The goal is to teach employees how to build virtual assistants that help them get their jobs done in a fraction of the time. The idea is to leave the repetitive work to machines, freeing up employees to support clients across many industries such as media and advertising.
In one instance, Dentsu was faced with extracting and migrating more than 2.8 million records in six weeks, which would have required 76,500 hours — the equivalent of 41 full-time employees working a full calendar year. By implementing automation, the company helped employees focus on the more creative tasks that drive better business results for the agency.
These initial steps across the holding company saved approximately 125,000 hours in time with 17 automated workflows and automated 60 bots, and reduced processing time for each transaction by 90% — from 3 minutes to 18 seconds. Automation enabled the company to finish a project estimated to take a year within six weeks.
Cheprasov believes the media advertising and marketing sector underestimate the value of automation — which, as a digital industry, trails behind the adoption of this type of technology. He built a global team of automation practitioners all dedicated to the same mission.

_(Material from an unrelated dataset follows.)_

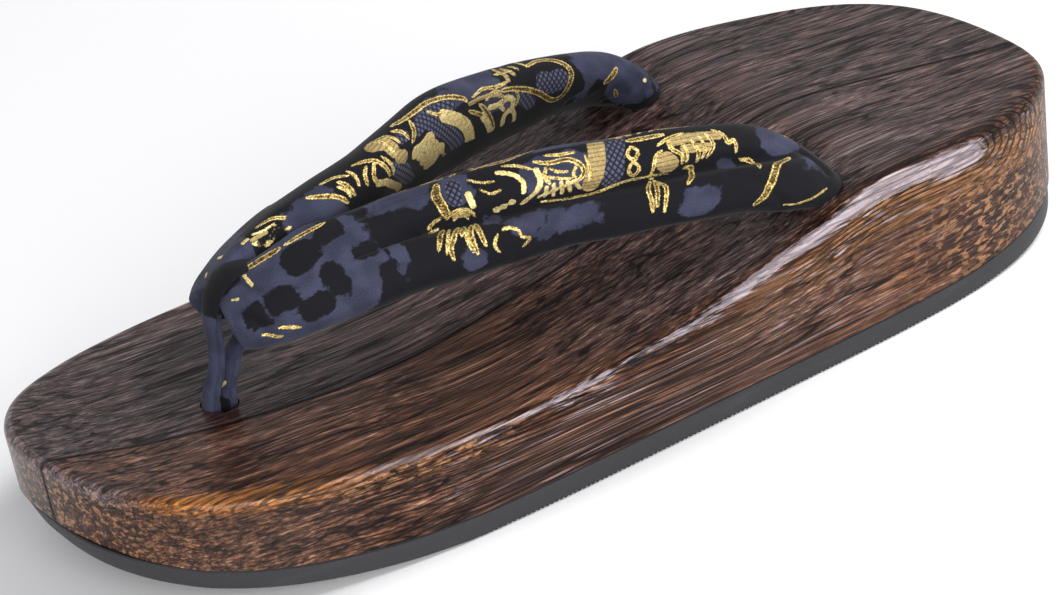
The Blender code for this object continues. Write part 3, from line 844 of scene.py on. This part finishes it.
# The cloth's pattern in millimetres: each stroke is its width and then places, along the strap from the
# nose and across it. On the top face across is 0 at the crease and grows outward; on the inner face it's
# 0 in the middle of the underside and grows inward. Patches are from and to along, from and to across.
brocade = {
    "top": {
        "outline": [
            (0.9, (53.3, -1.6), (55.2, -3.2), (57.5, -3.6), (59.0, -2.8), (60.0, -0.8)),
            (0.7, (54.9, -0.8), (57.0, -2.4), (58.3, -0.6)),
            (0.7, (69.0, -12.0), (72.0, -11.0), (74.6, -9.0)),
            (0.8, (78.0, -11.6), (80.5, -11.0), (84.0, -10.8)),
            (0.7, (86.0, -9.6), (86.4, -6.6), (85.8, -3.2)),
            (0.7, (77.4, -8.6), (76.6, -6.4), (77.6, -4.4)),
            (0.7, (83.6, -7.6), (82.6, -5.8), (83.0, -4.6)),
            (0.7, (53.4, 1.2), (52.0, 4.4), (50.2, 8.4)), (0.6, (56.6, 8.8), (56.0, 6.0), (57.0, 3.0)),
            (0.8, (103.2, -8.4), (106.0, -9.6), (110.0, -10.4)),
            (0.7, (108.6, -8.0), (109.4, -5.4), (109.0, -3.0)),
            (0.7, (113.2, -8.8), (113.8, -5.6), (112.8, -3.0)),
            (0.9, (48.7, -0.4), (50.5, -1.8), (52.2, -2.4)), (0.8, (48.4, 0.9), (51.1, 0.1)),
            (1.2, (52.0, 0.9), (50.5, 3.6), (48.6, 7.0)),
            (1.2, (55.4, 1.3), (53.3, 4.9), (51.7, 7.2), (51.6, 9.8)), (1.1, (56.8, 1.5), (55.2, 4.8)),
            (1.2, (58.5, 1.6), (57.3, 5.2), (57.7, 9.4)), (1.2, (59.4, 1.4), (59.5, 4.4), (60.0, 7.8)),
            (0.7, (63.2, 5.8), (62.0, 8.0), (62.7, 10.0)),
            (0.7, (64.5, 5.0), (66.4, 4.9), (68.0, 6.0), (68.2, 7.6)),
            (0.7, (68.4, 7.6), (70.0, 8.4), (68.2, 10.0)),
            (2.3, (53.8, -11.0), (52.8, -8.3), (53.0, -6.3), (53.3, -4.3), (53.7, -2.8)),
            (1.4, (8.0, -7.8), (12.0, -8.2), (17.0, -8.6)),
            (1.0, (18.5, -8.7), (24.0, -9.0), (28.0, -9.8)),
            (0.6, (78.0, -8.2), (79.5, -7.0), (81.5, -6.6)),
            (0.6, (76.8, -6.6), (79.0, -5.6), (82.0, -4.8)),
            (1.1, (75.6, -10.6), (78.5, -9.4), (82.0, -9.4), (84.6, -7.6), (84.8, -5.4), (82.5, -3.6)),
            (0.8, (97.4, -9.8), (98.6, -8.2), (97.2, -6.4), (95.9, -8.0), (97.4, -9.8)),
            (0.8, (96.7, -6.2), (97.9, -4.4), (96.6, -2.5), (95.3, -4.2), (96.7, -6.2)),
            (1.3, (97.0, -11.6), (101.0, -11.2), (105.5, -11.0)),
            (0.7, (75.0, 0.0), (81.5, 1.0), (88.0, 0.6), (94.0, -1.0), (100.0, -1.0), (105.0, -0.8)),
            (0.8, (100.8, -1.5), (101.8, -5.5), (103.8, -7.0)),
            (0.9, (106.0, -9.5), (106.0, -7.0), (108.0, -5.0), (108.0, -3.0)),
            (0.9, (111.0, -8.2), (112.0, -5.0), (111.6, -2.4)),
            (0.9, (115.0, -9.0), (116.0, -6.0), (114.0, -3.0)),
            (0.9, (117.0, -10.0), (119.0, -8.0), (119.5, -5.5), (121.0, -6.0), (121.2, -3.0)),
            (1.2, (108.6, -1.4), (110.5, -1.0), (110.0, 2.0), (108.2, 4.4)),
            (1.0, (100.6, 0.3), (99.0, 3.4), (99.2, 6.6), (99.0, 8.8)),
            (1.0, (101.5, 0.8), (101.0, 4.0), (100.3, 7.8)),
            (1.0, (101.2, 0.2), (103.0, 3.2), (102.8, 5.6), (101.8, 9.4)),
            (1.1, (122.4, -1.0), (124.6, -0.4), (125.6, 1.6), (125.2, 4.0)),
            (1.6, (133.5, 0.6), (129.7, 2.8), (127.4, 7.5), (126.0, 10.4), (123.4, 13.0)),
            (0.7, (5.5, 8.0), (7.5, 9.6), (9.0, 10.6)), (0.7, (9.2, 8.4), (11.0, 9.4), (12.8, 10.6)),
            (0.5, (136.0, -7.0), (142.0, -4.0), (146.0, 0.0)),
            (0.6, (131.0, 13.5), (136.0, 12.5), (140.0, 10.0)),
            (0.5, (62.5, -7.5), (64.5, -6.0), (67.0, -6.4)),
            (0.5, (60.5, -10.5), (63.0, -9.0), (66.0, -8.6)),
        ],
        "fill": [
            (0.9, (76.6, -4.2), (76.1, -1.2)), (0.9, (78.1, -4.4), (78.0, -0.8)),
            (0.9, (79.7, -4.5), (80.0, -0.9)), (0.9, (81.2, -4.4), (81.8, -1.1)),
            (0.9, (82.6, -4.2), (84.0, -1.6)), (1.6, (59.6, -6.8), (59.9, -4.0)),
            (1.9, (65.0, -1.4), (65.1, -1.4)), (1.8, (66.6, -1.9), (66.7, -1.9)),
            (1.8, (68.6, -2.7), (68.7, -2.7)),
            (1.1, (67.4, -10.5), (70.3, -9.3), (72.0, -7.0), (71.6, -4.6)),
            (1.3, (75.4, -8.6), (75.6, -6.0), (74.0, -3.5), (71.0, -1.3)),
            (0.9, (83.0, -4.4), (78.6, -2.6), (74.6, -1.6)), (0.8, (7.7, -6.4), (8.2, -3.4)),
            (0.6, (3.6, -2.6), (4.6, -2.0)),
        ],
        "dull": [
            (4.2, (89.5, -12.5), (88.5, -8.0), (86.7, -3.4), (86.4, -2.2)),
            (4.8, (104.2, -4.2), (104.8, -3.4)), (2.6, (106.5, -8.6), (112.0, -8.8), (117.5, -8.0)),
            (2.2, (109.0, -6.2), (115.0, -5.4)), (1.6, (55.5, -2.2), (58.4, -1.8)),
        ],
        "scales": [
            (4.8, (94.5, -13.0), (92.2, -6.0), (91.2, -2.8)), (3.4, (57.0, -9.5), (56.4, -6.2)),
        ],
        "blue": [
            (-3, 36, -14, 17), (38, 41, 0, 10), (38, 52, -13, -6), (54, 60, 7, 13), (61, 66, 0.5, 3),
            (72, 88, 3, 9.5), (107, 116, 5, 12), (117, 121, -1.5, 1), (127, 138, -10, -1),
            (135, 139, 1, 6), (71, 86, -12, -3), (66, 76, 2, 7), (54, 60, -12, -5),
        ],
        "dark": [
            (16, 24, -7.5, -0.5), (21, 27, 0, 9), (29, 36, -1.5, 3.5), (33, 38, 4, 13), (35, 50, -7, 1),
            (41, 54, 1, 15), (3, 9, 0, 7), (24, 31, -11, -4), (8, 15, 0, 6), (14, 22, 6, 10.5),
        ],
    },
    "inner": {
        "outline": [
            (0.8, (16.5, 19.2), (20.0, 19.2), (23.0, 17.6), (25.0, 16.4)),
            (0.8, (16.8, 12.3), (20.5, 12.0)), (1.1, (21.0, 11.8), (25.5, 11.8), (28.0, 11.2)),
            (1.1, (29.0, 19.5), (32.5, 17.6), (35.5, 15.6), (37.0, 13.2)),
            (1.0, (37.5, 18.5), (38.8, 16.4), (39.3, 13.6)),
            (0.7, (36.7, 17.6), (37.9, 15.8), (38.2, 13.8)),
            (0.9, (43.0, 19.8), (46.0, 18.6), (48.0, 16.8), (49.0, 14.2), (49.4, 12.0)),
            (0.9, (45.0, 17.5), (43.6, 16.0), (43.2, 13.8)),
            (0.9, (47.3, 17.5), (45.3, 14.5), (46.0, 12.4)),
            (0.7, (49.5, 17.0), (50.6, 14.0), (50.6, 11.5)),
            (0.8, (50.0, 22.0), (54.6, 19.2), (56.0, 15.8)),
            (1.0, (71.0, 2.0), (73.4, -1.6), (73.8, -4.6)),
            (1.3, (58.5, 20.0), (61.7, 18.6), (66.5, 17.5), (70.7, 17.0), (75.0, 15.6), (79.0, 13.2),
             (79.8, 12.0)), (1.2, (62.8, 17.0), (61.4, 14.6), (59.3, 13.4)),
            (1.0, (80.0, 9.4), (84.8, 6.6)), (1.2, (83.6, 9.8), (86.5, 6.8), (90.2, 1.4)),
            (1.5, (92.0, 11.0), (96.0, 10.4), (100.0, 9.2), (105.0, 7.0), (109.6, 4.4), (113.0, 4.8),
             (114.6, 8.8), (115.0, 12.2), (112.8, 14.8), (108.6, 15.8), (104.0, 14.6)),
            (0.8, (100.4, 17.0), (101.0, 14.4)), (0.8, (102.8, 17.0), (103.8, 15.0)),
            (0.8, (93.5, 15.5), (99.0, 14.8)),
            (0.8, (82.0, 12.2), (86.0, 13.0), (90.5, 12.2), (95.0, 12.4)),
            (0.7, (86.0, 10.2), (89.0, 11.4), (92.0, 10.6)),
            (0.7, (91.5, 7.0), (92.6, 8.8), (94.2, 9.4)), (0.8, (96.8, 10.2), (97.8, 7.6), (97.0, 5.6)),
            (0.7, (41.0, 19.5), (41.6, 17.0), (41.2, 14.8)),
            (0.8, (51.5, 21.5), (52.6, 18.6), (52.8, 15.2)),
            (0.7, (34.0, 20.5), (37.5, 20.0), (40.5, 18.2)),
            (0.9, (56.8, 19.0), (58.6, 17.0), (58.8, 14.6)),
            (0.8, (68.6, 15.4), (70.4, 13.4), (72.6, 12.8)),
            (1.4, (125.8, 8.6), (127.6, 10.8), (129.4, 13.0)), (1.3, (130.8, 7.8), (133.8, 6.0)),
        ],
        "fill": [
            (0.7, (13.5, 14.6), (17.0, 14.2), (21.0, 14.4)),
            (0.6, (13.0, 16.2), (16.0, 15.8), (18.5, 16.2)), (0.8, (20.0, 15.8), (22.5, 15.4)),
            (0.6, (14.5, 18.0), (17.0, 17.6), (20.0, 17.8)), (0.7, (11.5, 17.6), (13.0, 17.8)),
            (1.7, (46.0, 12.4), (48.4, 11.0), (50.0, 9.0), (53.0, 5.5), (55.2, 2.4), (57.0, -1.6)),
            (6.4, (64.4, 6.6), (65.6, 6.0)), (4.6, (61.8, 9.0), (65.0, 9.4)),
            (3.2, (59.4, 10.4), (61.5, 9.8)), (5.0, (66.0, 3.2), (66.8, 2.8)),
            (4.0, (68.0, 4.8), (69.0, 4.4)), (1.2, (70.6, 4.6), (70.8, 2.6)),
            (3.2, (72.3, 12.0), (76.4, 8.6), (79.5, 5.0), (81.3, 1.5), (84.0, -5.0)),
            (2.2, (84.8, 6.6), (87.0, 4.2), (89.2, 1.0)),
            (1.5, (87.2, 8.0), (90.4, 7.9), (94.0, 8.6), (96.0, 7.4)),
            (1.7, (96.0, 7.4), (95.6, 5.4), (93.2, 4.0), (93.4, 1.5)),
            (1.3, (95.6, 5.4), (97.4, 2.8), (98.0, 0.8)), (1.2, (90.4, 7.8), (92.4, 6.0)),
            (1.0, (139.8, 14.4), (140.0, 14.6)),
        ],
        "dull": [
            (1.0, (13.5, 17.0), (17.5, 16.9)), (0.9, (19.0, 16.9), (22.5, 16.5)),
            (3.6, (50.0, 20.5), (52.4, 18.8), (53.2, 16.0)), (3.0, (53.6, 13.8), (55.0, 12.8)),
            (1.5, (95.3, 17.0), (96.0, 14.8), (95.6, 12.8)), (1.5, (98.0, 16.6), (98.6, 13.8)),
            (1.0, (80.5, 11.0), (84.0, 11.2), (88.5, 10.8), (92.0, 9.6)),
        ],
        "scales": [
            (4.0, (52.0, 12.5), (54.5, 9.0), (56.5, 5.0), (59.0, 1.0), (60.5, -2.5)),
            (2.6, (56.5, 16.5), (58.5, 15.8)),
            (3.4, (62.8, 14.4), (67.0, 14.4), (71.0, 14.2), (74.8, 13.4)),
            (4.2, (67.5, 11.2), (70.7, 9.3), (73.5, 6.2), (76.0, 2.5), (78.0, -1.5)),
            (5.4, (106.5, 9.6), (109.0, 9.2), (111.6, 9.8)), (3.6, (99.5, 7.0), (102.5, 4.6)),
        ],
        "blue": [
            (-3, 13, 9, 24), (21, 37, 3, 20), (64, 76, 12, 17), (76, 94, 11.5, 20), (83, 98, 4, 12),
            (116, 142, 9.5, 20), (119, 123, 3, 12), (128, 142, 4, 14), (8, 24, 2, 12),
        ],
        "dark": [
            (36, 51, -5, 13), (40, 46, 13, 22), (56, 73, -8, 5), (83, 94, -6, 6), (93, 108, 9, 14),
            (111, 120, 0, 10), (123, 127, 2, 9),
        ],
    },
    "kinds": ("outline", "fill", "dull", "scales"),
    "reach": 4.0,                 # distances are kept up to this many millimetres
    "taper": {"outline": 0.5},    # how much thinner these strokes get at their ends
    "deepestBlue": 3,
    "darkSlope": 1.3,
    "plain": -2.4,                # how far into the dark the cloth is where no patch is charted
    "topEnds": -13.0,             # on the near strap the inner face's pattern takes over past here
    "innerEnds": -6.0,            # on the far strap the top face's pattern takes over past here
}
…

It took time to convince C-suite executives and users across the company that this strategy can work. Cheprasov had to find the correct partners like UiPath, and test the processes to separate the hype from the technology, as well as ensure that it could return investments.
Since then the holding company has deployed more than 300 virtual assistants across its businesses. As a result, it has eliminated a dependence on human labor — more than 500,000 hours annually — and freed up employees to do other things.
For businesses with about 1,000 employees, for example, the addressable opportunity for automating activities is about 20% for the total annual hours, he said.
Robert Hannan, executive vice president and managing director of operations at Dentsu agency Carat, has been working with Cheprasov to empower employees to build their own software virtual assistants using automation and AI. No coding is required.
“What we do as a full-service agency has become more complex in the past two to three years, and we see that continuing,” Hannan said. “Employees are burdened with technical tasks that can be automated, freeing them up to do other things.”
The virtual assistants support the work that representatives do for clients and brand marketers. “It’s helping them with their jobs, not taking over their jobs,” Hannan said. “These are necessary functions for the business to operate, but take too much time. They’re not what clients want us to focus on.”
Take search, for example. There are specific processes that require entering data into billing systems and confirming and calculating what should be paid. Many activities will be automated, such as processing invoices and receiving invoices.
The project at Carat began in early summer 2020. About 50 employees have completed the training. Since then employees have built technology to support processed designs for search, programmatic, video, social, audio, and more.